Not universally. Hevo is often better for fast deployment, built-in transformations, and lean teams. Fivetran is usually stronger for enterprise-grade reliability and broader trust in larger organizations.

Which tool is cheapest?

Stitch often has a lower entry point for basic use cases. Hevo can be cost-effective for growing teams. Fivetran often becomes the most expensive at scale, though some teams accept that trade-off for stability.

Which is best for startups?

For many startups, Hevo is the best balance. It offers ease of use, good flexibility, and quick time to value. Stitch fits very early and simple setups. Fivetran fits startups where data reliability is already business-critical.

Can these tools replace a data engineer?

No. They reduce pipeline setup and maintenance, but they do not replace data modeling, governance, metric design, or warehouse architecture. They remove plumbing work, not data ownership.

Which one is best for Snowflake or BigQuery?

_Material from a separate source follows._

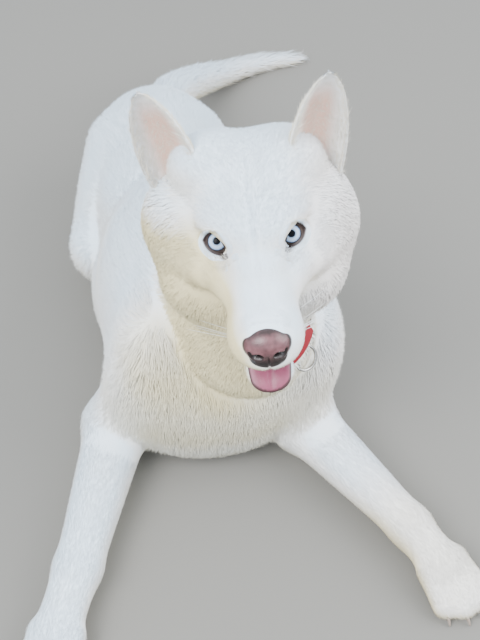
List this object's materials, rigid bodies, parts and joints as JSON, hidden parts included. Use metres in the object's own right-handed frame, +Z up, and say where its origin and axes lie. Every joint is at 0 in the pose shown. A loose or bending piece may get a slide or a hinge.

All three can work with modern warehouses like Snowflake and BigQuery. Fivetran is often the strongest fit for mature warehouse workflows. Hevo is excellent for teams moving fast. Stitch is fine for more basic use.

Final Recommendation

If you want the strongest all-around managed ELT platform and can afford it, Fivetran is usually the better tool. If you want a more agile platform with strong usability and faster operational value, Hevo is often the smarter pick. If your needs are narrow and budget comes first, Stitch still has a place.

The mistake is not choosing the “wrong” brand. The mistake is choosing a tool that does not match the business importance of your data. If dashboards are mission-critical, buy for trust. If the stack is still experimental, buy for speed.